■ SUPPLIED INFORMATION
+---+

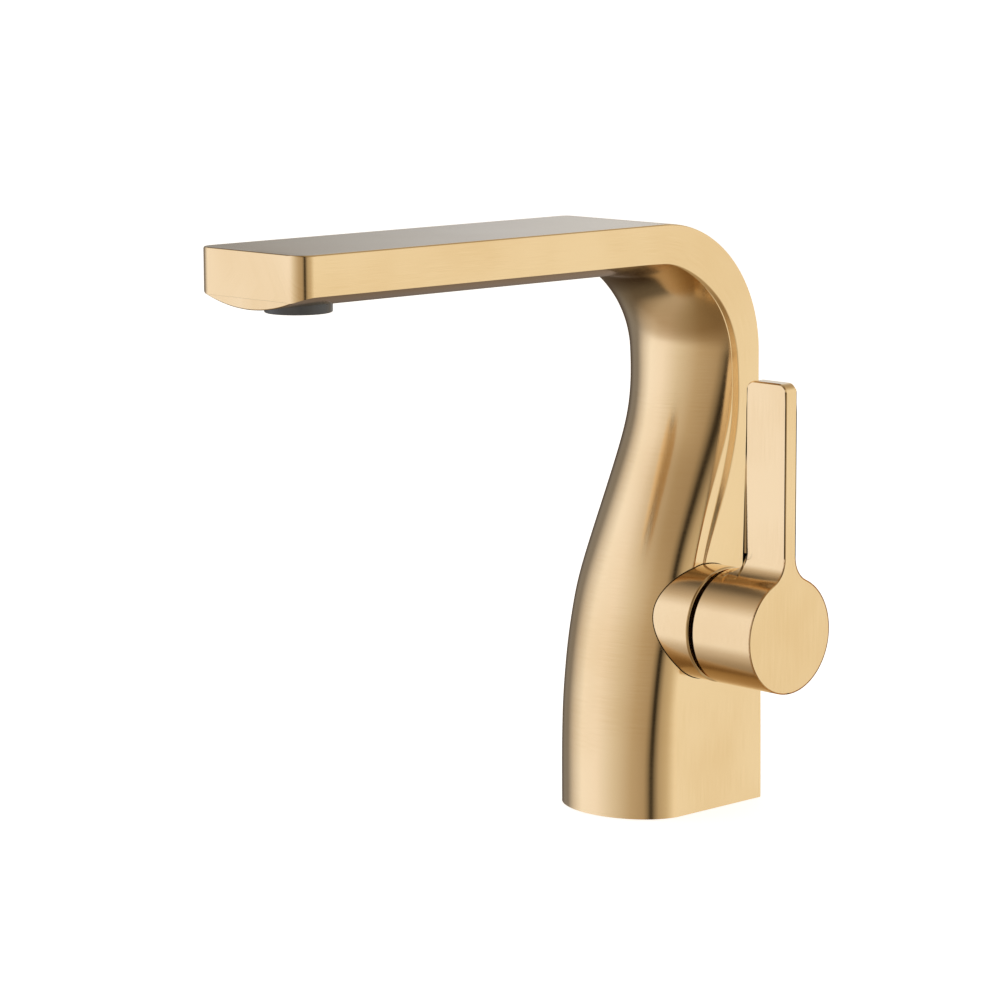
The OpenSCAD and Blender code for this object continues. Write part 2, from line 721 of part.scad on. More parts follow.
module flow_straightener() {
    color(nylon)
    at_aerator(1.05)
        difference() {
            cylinder(d = insert_d, h = 2);
            for (ring_no = [0:2]) for (i = [0:max(0, ring_no * 6 - 1)])
                rotate([0, 0, ring_no == 0 ? 0 : i * 360 / (ring_no * 6)])
                    translate([ring_no * 2.35, 0, -1]) cylinder(d = 1.7, h = 4);
        }
}

module aerator_screens() {
    color(steel)
    for (level = [0, 0.7]) at_aerator(3.15 + level) {
        ring(insert_d, insert_d - 1.6, 0.35);
        for (i = [-3:3]) {
            reach = sqrt(pow(insert_d / 2 - 0.6, 2) - pow(i * 1.8, 2));
            translate([-reach, i * 1.8 - 0.15, 0.02]) cube([2 * reach, 0.3, 0.3]);
            translate([i * 1.8 - 0.15, -reach, 0.02]) cube([0.3, 2 * reach, 0.3]);
        }
    }
}

module flow_regulator() {
    color(dark_plastic)
    at_aerator(4.4)
        difference() {
            cylinder(d = insert_d, h = 2.8);
            for (i = [0:5]) rotate([0, 0, i * 60]) translate([4.3, 0, -1]) cylinder(d = 2, h = 5);
            translate([0, 0, 1.4]) ring(insert_d - 3, 4, 3);
        }
}

module aerator_washer() {
    color(rubber)
    at_aerator(7.45) ring(aerator_d - 0.2, insert_d - 2, 1.1);
}

body_casting();
base_plate();
base_plate_screws();
base_gasket();
valve_body();
valve_fixing_screw();
collar_sleeve();
outlet_tube();
outlet_tube_orings();
cartridge_base();
cartridge_port_seals();
ceramic_fixed_disc();
ceramic_moving_disc();
disc_driver();
cartridge_housing();
spindle();
spindle_orings();
spindle_clip();
retaining_nut();
stop_ring();
handle();
handle_bush();
handle_grub_screw();
aerator_housing();
aerator_washer();
flow_straightener();
aerator_screens();
flow_regulator();
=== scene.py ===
import json
import math

import bmesh
import bpy
import numpy as np
from mathutils import Matrix, Vector


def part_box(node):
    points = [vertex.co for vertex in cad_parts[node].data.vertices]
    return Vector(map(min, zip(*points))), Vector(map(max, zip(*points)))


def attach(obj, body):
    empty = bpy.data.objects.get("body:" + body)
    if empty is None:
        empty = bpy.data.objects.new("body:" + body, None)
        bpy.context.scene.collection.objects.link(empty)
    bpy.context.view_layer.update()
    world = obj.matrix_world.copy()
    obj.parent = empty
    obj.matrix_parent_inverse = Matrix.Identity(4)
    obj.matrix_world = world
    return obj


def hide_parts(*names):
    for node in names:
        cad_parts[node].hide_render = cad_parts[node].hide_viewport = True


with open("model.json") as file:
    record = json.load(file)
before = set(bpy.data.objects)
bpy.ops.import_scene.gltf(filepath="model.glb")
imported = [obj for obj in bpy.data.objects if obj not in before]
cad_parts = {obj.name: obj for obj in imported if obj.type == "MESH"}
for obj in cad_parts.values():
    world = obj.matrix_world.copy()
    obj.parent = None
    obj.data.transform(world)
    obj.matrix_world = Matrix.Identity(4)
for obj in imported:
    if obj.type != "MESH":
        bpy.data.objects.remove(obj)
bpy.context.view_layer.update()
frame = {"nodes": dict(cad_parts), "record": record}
mm = 0.001
print("frame loaded:", len(frame["nodes"]), "nodes")

# camera and studio

studio = {
    "cameraPlace": (774.8, -793.0, 271.55),
    "azimuth": 46.62,
    "pitch": 9.126,
    "roll": -0.233,
    "lens": 132.87,
    "floorColor": (0.9, 0.9, 0.9),
    "floorGlow": 0.75,
    "floorSize": 24.0,
    "background": 1.0,
    "topLight": 5.0,
    "topLightSize": 2.2,
}


def makeCamera(look):
    a, p, r = (math.radians(look[k]) for k in ("azimuth", "pitch", "roll"))
    forward = Vector((-math.sin(a) * math.cos(p), math.cos(a) * math.cos(p), -math.sin(p)))
    right = Vector((math.cos(a), math.sin(a), 0))
    up = right.cross(forward)
    right, up = right * math.cos(r) + up * math.sin(r), up * math.cos(r) - right * math.sin(r)
    data = bpy.data.cameras.new("studioCamera")
    data.lens = look["lens"]
    data.sensor_width = 36
    data.clip_start, data.clip_end = 0.05, 60
    camera = bpy.data.objects.new("studioCamera", data)
    turn = Matrix((right, up, -forward)).transposed().to_4x4()
    camera.matrix_world = Matrix.Translation(Vector(look["cameraPlace"]) * mm) @ turn
    bpy.context.scene.collection.objects.link(camera)
    bpy.context.scene.camera = camera
    return camera


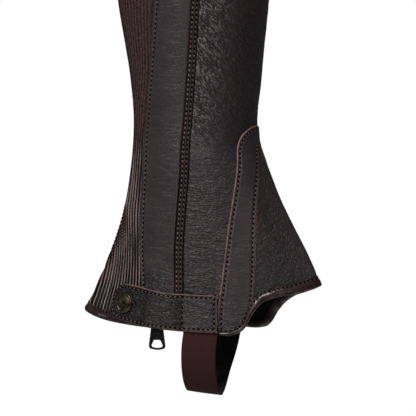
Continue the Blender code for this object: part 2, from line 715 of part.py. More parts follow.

+---+

■ WHAT TO DO
Repeat exactly the lines running from the one with "body_casting();" through the one with "record = json.load(file)", both included.

■ EXPECTED OUTPUT
body_casting();
base_plate();
base_plate_screws();
base_gasket();
valve_body();
valve_fixing_screw();
collar_sleeve();
outlet_tube();
outlet_tube_orings();
cartridge_base();
cartridge_port_seals();
ceramic_fixed_disc();
ceramic_moving_disc();
disc_driver();
cartridge_housing();
spindle();
spindle_orings();
spindle_clip();
retaining_nut();
stop_ring();
handle();
handle_bush();
handle_grub_screw();
aerator_housing();
aerator_washer();
flow_straightener();
aerator_screens();
flow_regulator();
=== scene.py ===
import json
import math

import bmesh
import bpy
import numpy as np
from mathutils import Matrix, Vector


def part_box(node):
    points = [vertex.co for vertex in cad_parts[node].data.vertices]
    return Vector(map(min, zip(*points))), Vector(map(max, zip(*points)))


def attach(obj, body):
    empty = bpy.data.objects.get("body:" + body)
    if empty is None:
        empty = bpy.data.objects.new("body:" + body, None)
        bpy.context.scene.collection.objects.link(empty)
    bpy.context.view_layer.update()
    world = obj.matrix_world.copy()
    obj.parent = empty
    obj.matrix_parent_inverse = Matrix.Identity(4)
    obj.matrix_world = world
    return obj


def hide_parts(*names):
    for node in names:
        cad_parts[node].hide_render = cad_parts[node].hide_viewport = True


with open("model.json") as file:
    record = json.load(file)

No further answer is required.